* START *

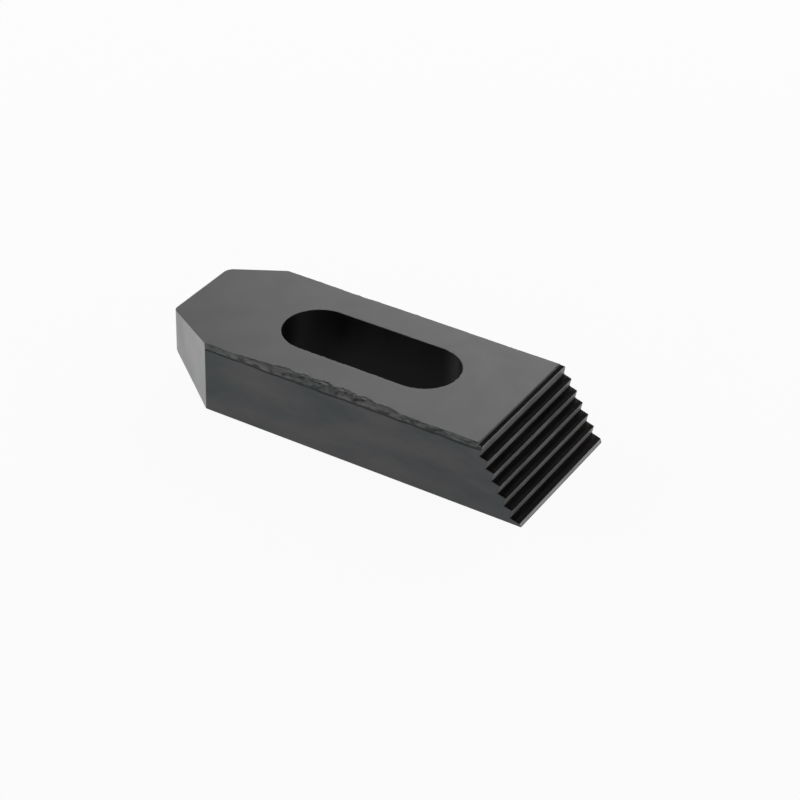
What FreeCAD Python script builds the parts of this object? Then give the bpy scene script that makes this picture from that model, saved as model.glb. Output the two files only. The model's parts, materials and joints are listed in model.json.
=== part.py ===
import FreeCAD, Part

import math
import os

import Sketcher

# A step clamp: one bar of steel, milled from bar stock.
# The frame is in millimetres, with +Z up and the origin in the middle of the clamp's underside.
# The bar runs along Y: its tapered nose is at +Y and its stepped end at -Y.
# It lies on its broad lower face, so the steps face up and out.

SIZES = {
    "bar_length": 76.25,
    "bar_width": 30.0,
    "bar_thickness": 14.0,
    # the rolled corners that the milled upper face leaves along the bar's two sides
    "corner_across": 0.85,
    "corner_down": 1.2,
    "lower_edge_radius": 0.3,
    # the nose: two corners cut off in plan, and a ramp as long as they are that thins it from below
    "nose_width": 17.0,
    "nose_taper_angle": 30.0,
    "nose_tip_thickness": 8.3,
    "nose_corner_radius": 0.9,
    # the slot for the clamping stud
    "slot_width": 14.0,
    "slot_length": 35.5,
    "slot_from_nose": 19.0,
    # the stepped end: a sloping face cut across by equal grooves, whose crests lie just under it
    "slope_angle": 58.0,
    "step_count": 7,
    "step_pitch": 2.43,
    "step_crest": 0.1,
    "step_root": 0.2,
    "step_sink": 0.15,
    "groove_angle": 90.0,
    # up the slope from its foot to the middle of the lowest groove
    "foot_to_step": 2.06,
    # how far a cutting outline runs past the steel
    "overrun": 5.0,
}

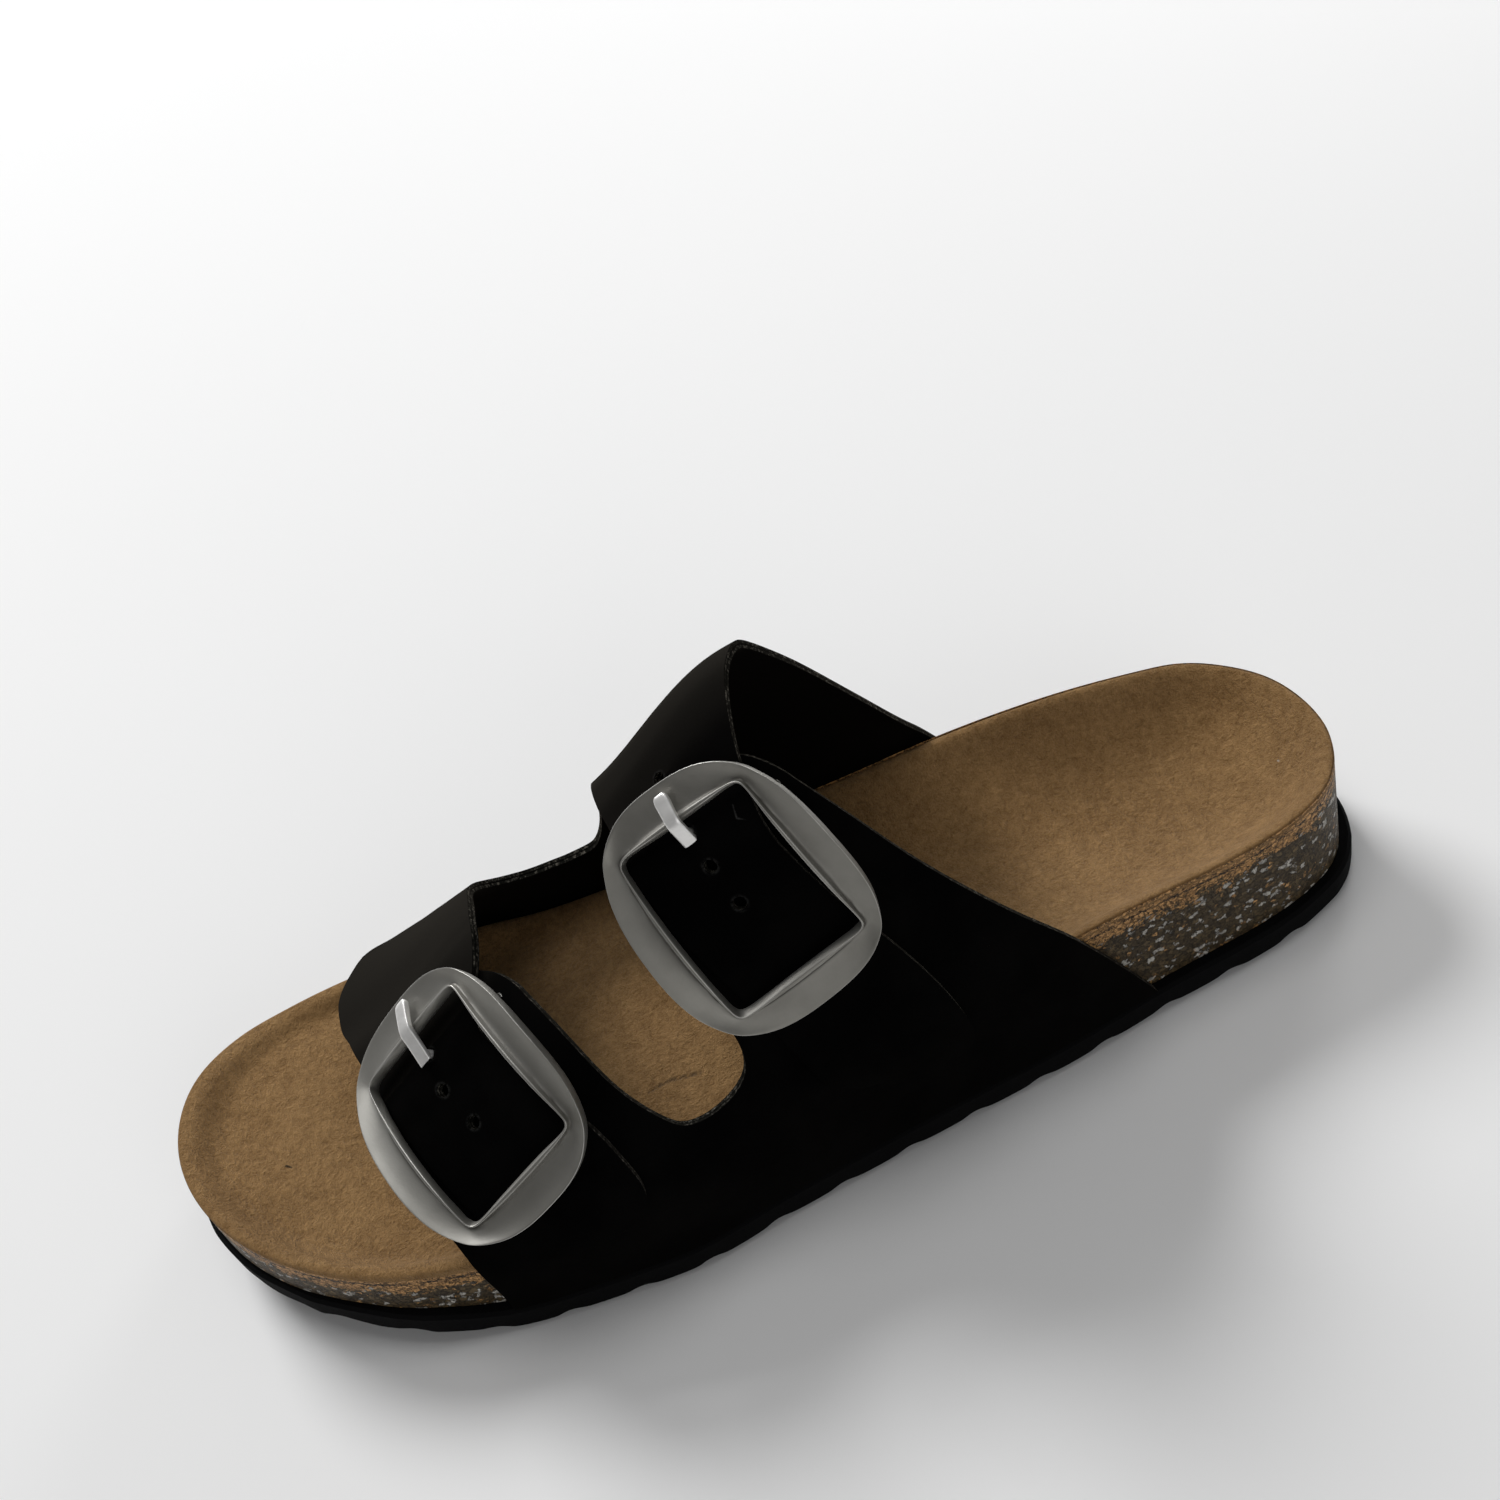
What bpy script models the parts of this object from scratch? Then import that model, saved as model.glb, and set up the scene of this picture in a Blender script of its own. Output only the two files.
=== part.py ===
"""Two-strap cork footbed sandal, left shoe. Metres, +Z up, toe toward -Y, outer side toward +X.
Origin: on the ground under the middle of the heel rest."""
import bisect
import math

import bmesh
import bpy
from mathutils import Vector

# Driving sizes, metres
LENGTH = 0.255          # outsole, heel to toe
HEEL_REST = 0.0300      # heel end to the origin
HALF_BALL = 0.0465      # outsole half width at the ball
OUTSOLE_T = 0.0078      # outsole side thickness
OUTSOLE_TURN = 0.0014   # how far the outsole edge turns under
TOE_SPRING = 0.0090     # lift of the outsole under the toe tip
WAVE_PITCH = 0.0150     # one lug and one groove
WAVE_GROOVE = 0.0088    # groove width
WAVE_DEPTH = 0.0013     # groove depth
CORK_INSET = 0.0025     # shelf between outsole edge and cork wall
RIM_EDGE = 0.0005       # rounding of the footbed's top edge
RIM_H = 0.0340          # footbed rim above the ground at the heel
BED_H = 0.0225          # footbed floor above the ground at the heel
INSOLE_T = 0.0015       # suede layer
INSTEP_H = 0.1045       # top of the rear strap above the ground
LEATHER = 0.0018        # upper leather
GAP = 0.0003            # between solids
WALL_GAP = 0.0005       # between cork wall and leather
LAY_GAP = 0.00045       # between the tab and the strap over it
BAR_GAP = 0.00036       # between the buckle's bar and the leather on both sides
HOLE_D = 0.0026         # punched strap holes
OPEN_LONG = 0.0352      # buckle opening along the strap
OPEN_WIDE = 0.0288      # buckle opening across the strap
OPEN_R = 0.0022         # opening corner radius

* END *

→ **Exercise directions**: Extract every record. Keep wording exact.

→ **Full answer**:
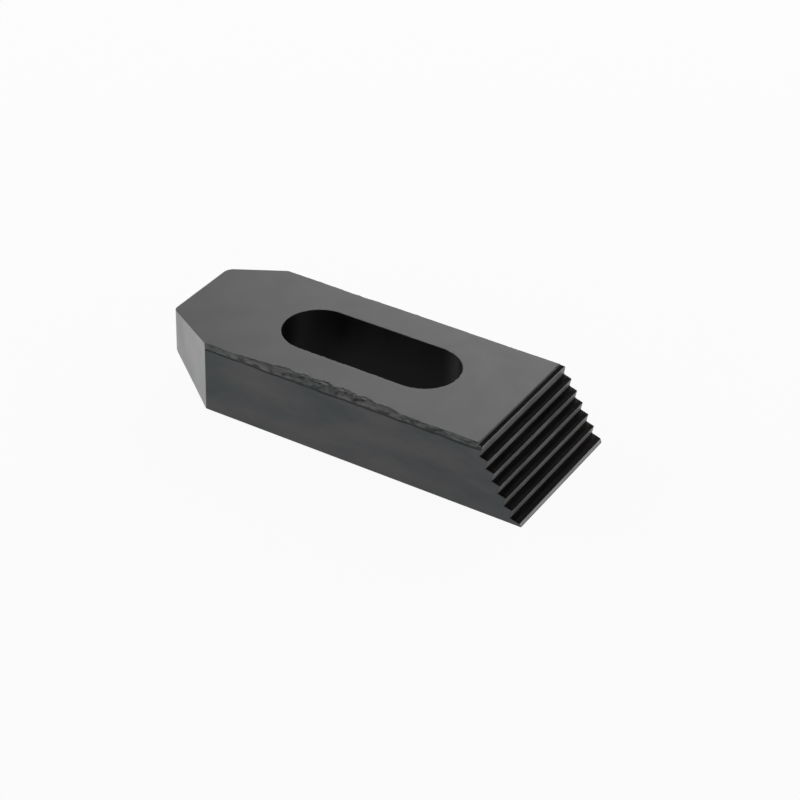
What FreeCAD Python script builds the parts of this object? Then give the bpy scene script that makes this picture from that model, saved as model.glb. Output the two files only. The model's parts, materials and joints are listed in model.json.
=== part.py ===
import FreeCAD, Part

import math
import os

import Sketcher

# A step clamp: one bar of steel, milled from bar stock.
# The frame is in millimetres, with +Z up and the origin in the middle of the clamp's underside.
# The bar runs along Y: its tapered nose is at +Y and its stepped end at -Y.
# It lies on its broad lower face, so the steps face up and out.

SIZES = {
    "bar_length": 76.25,
    "bar_width": 30.0,
    "bar_thickness": 14.0,
    # the rolled corners that the milled upper face leaves along the bar's two sides
    "corner_across": 0.85,
    "corner_down": 1.2,
    "lower_edge_radius": 0.3,
    # the nose: two corners cut off in plan, and a ramp as long as they are that thins it from below
    "nose_width": 17.0,
    "nose_taper_angle": 30.0,
    "nose_tip_thickness": 8.3,
    "nose_corner_radius": 0.9,
    # the slot for the clamping stud
    "slot_width": 14.0,
    "slot_length": 35.5,
    "slot_from_nose": 19.0,
    # the stepped end: a sloping face cut across by equal grooves, whose crests lie just under it
    "slope_angle": 58.0,
    "step_count": 7,
    "step_pitch": 2.43,
    "step_crest": 0.1,
    "step_root": 0.2,
    "step_sink": 0.15,
    "groove_angle": 90.0,
    # up the slope from its foot to the middle of the lowest groove
    "foot_to_step": 2.06,
    # how far a cutting outline runs past the steel
    "overrun": 5.0,
}

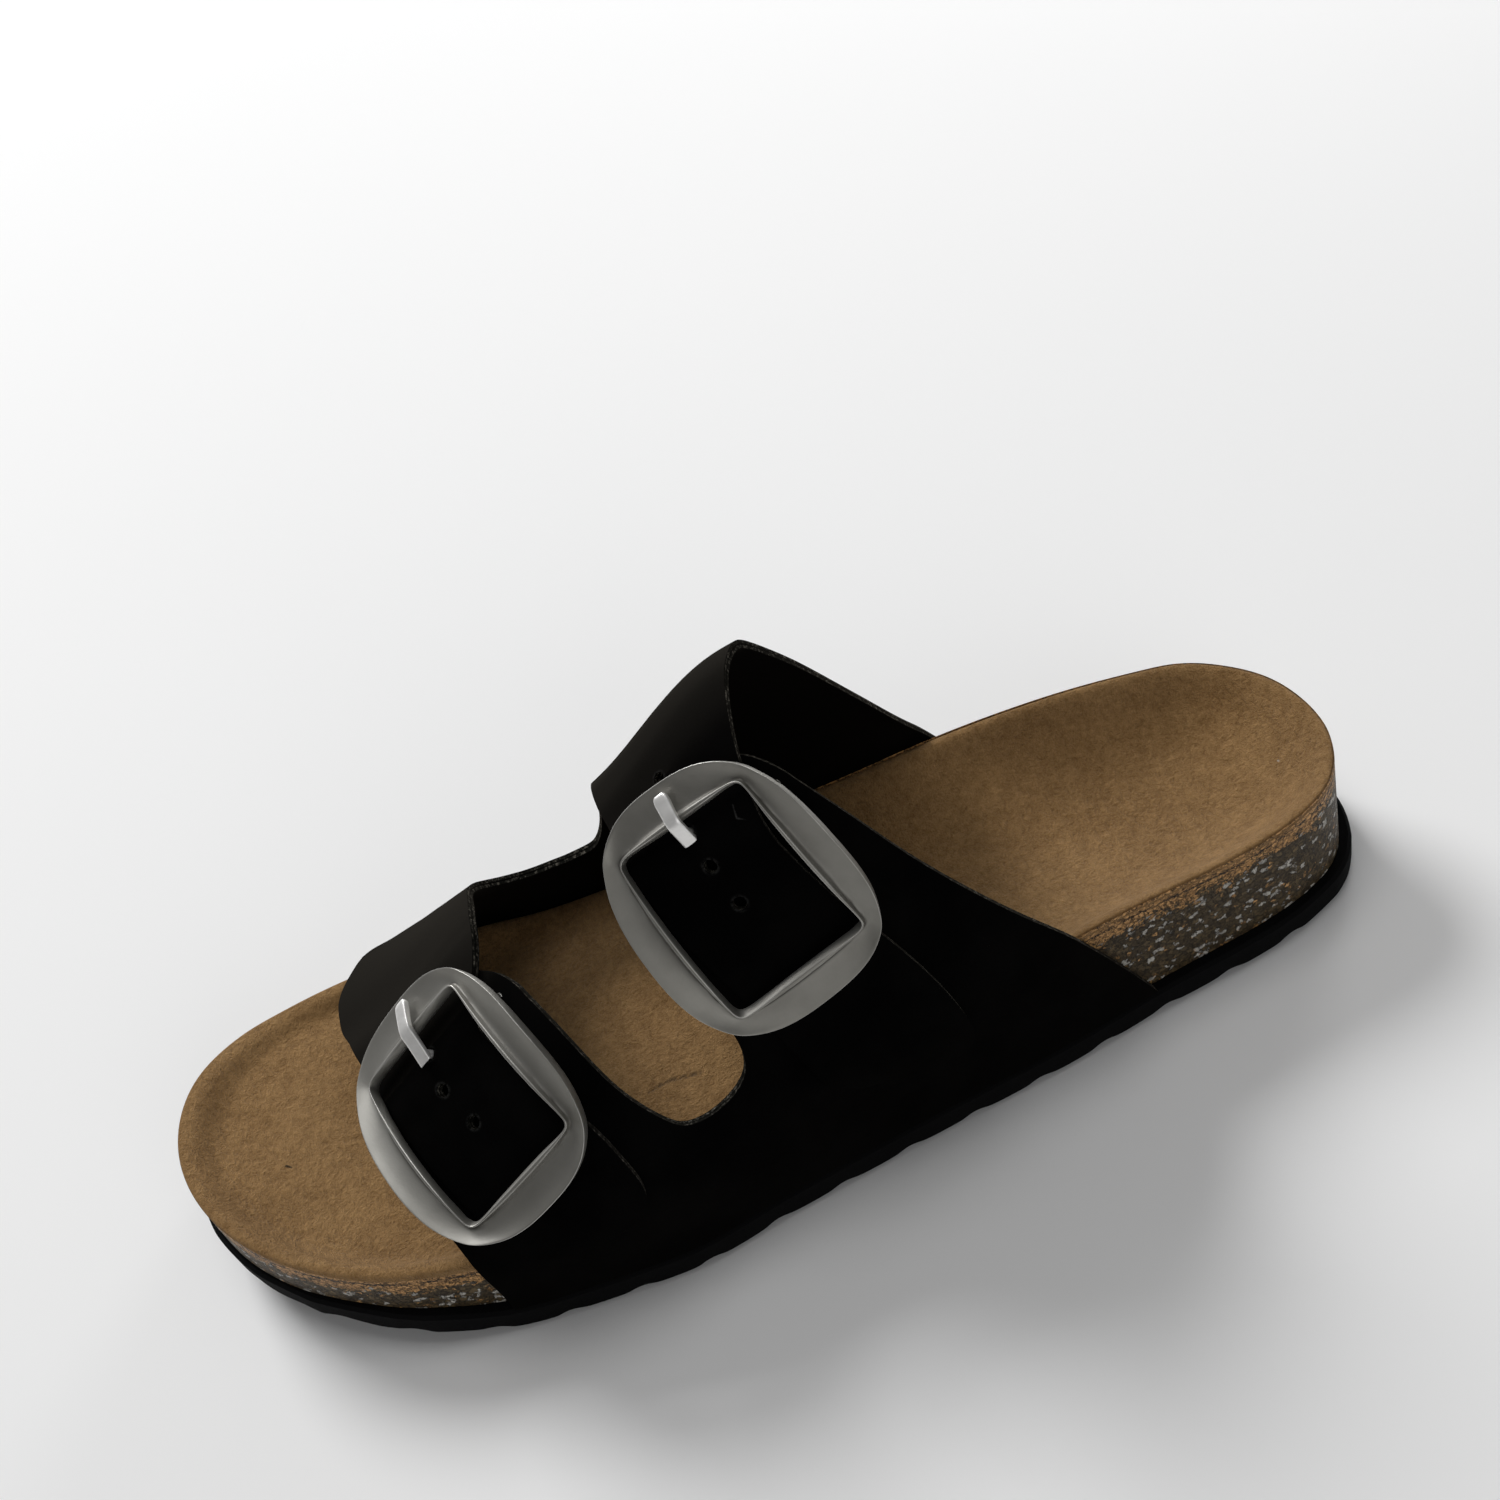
What bpy script models the parts of this object from scratch? Then import that model, saved as model.glb, and set up the scene of this picture in a Blender script of its own. Output only the two files.
=== part.py ===
"""Two-strap cork footbed sandal, left shoe. Metres, +Z up, toe toward -Y, outer side toward +X.
Origin: on the ground under the middle of the heel rest."""
import bisect
import math

import bmesh
import bpy
from mathutils import Vector

# Driving sizes, metres
LENGTH = 0.255          # outsole, heel to toe
HEEL_REST = 0.0300      # heel end to the origin
HALF_BALL = 0.0465      # outsole half width at the ball
OUTSOLE_T = 0.0078      # outsole side thickness
OUTSOLE_TURN = 0.0014   # how far the outsole edge turns under
TOE_SPRING = 0.0090     # lift of the outsole under the toe tip
WAVE_PITCH = 0.0150     # one lug and one groove
WAVE_GROOVE = 0.0088    # groove width
WAVE_DEPTH = 0.0013     # groove depth
CORK_INSET = 0.0025     # shelf between outsole edge and cork wall
RIM_EDGE = 0.0005       # rounding of the footbed's top edge
RIM_H = 0.0340          # footbed rim above the ground at the heel
BED_H = 0.0225          # footbed floor above the ground at the heel
INSOLE_T = 0.0015       # suede layer
INSTEP_H = 0.1045       # top of the rear strap above the ground
LEATHER = 0.0018        # upper leather
GAP = 0.0003            # between solids
WALL_GAP = 0.0005       # between cork wall and leather
LAY_GAP = 0.00045       # between the tab and the strap over it
BAR_GAP = 0.00036       # between the buckle's bar and the leather on both sides
HOLE_D = 0.0026         # punched strap holes
OPEN_LONG = 0.0352      # buckle opening along the strap
OPEN_WIDE = 0.0288      # buckle opening across the strap
OPEN_R = 0.0022         # opening corner radius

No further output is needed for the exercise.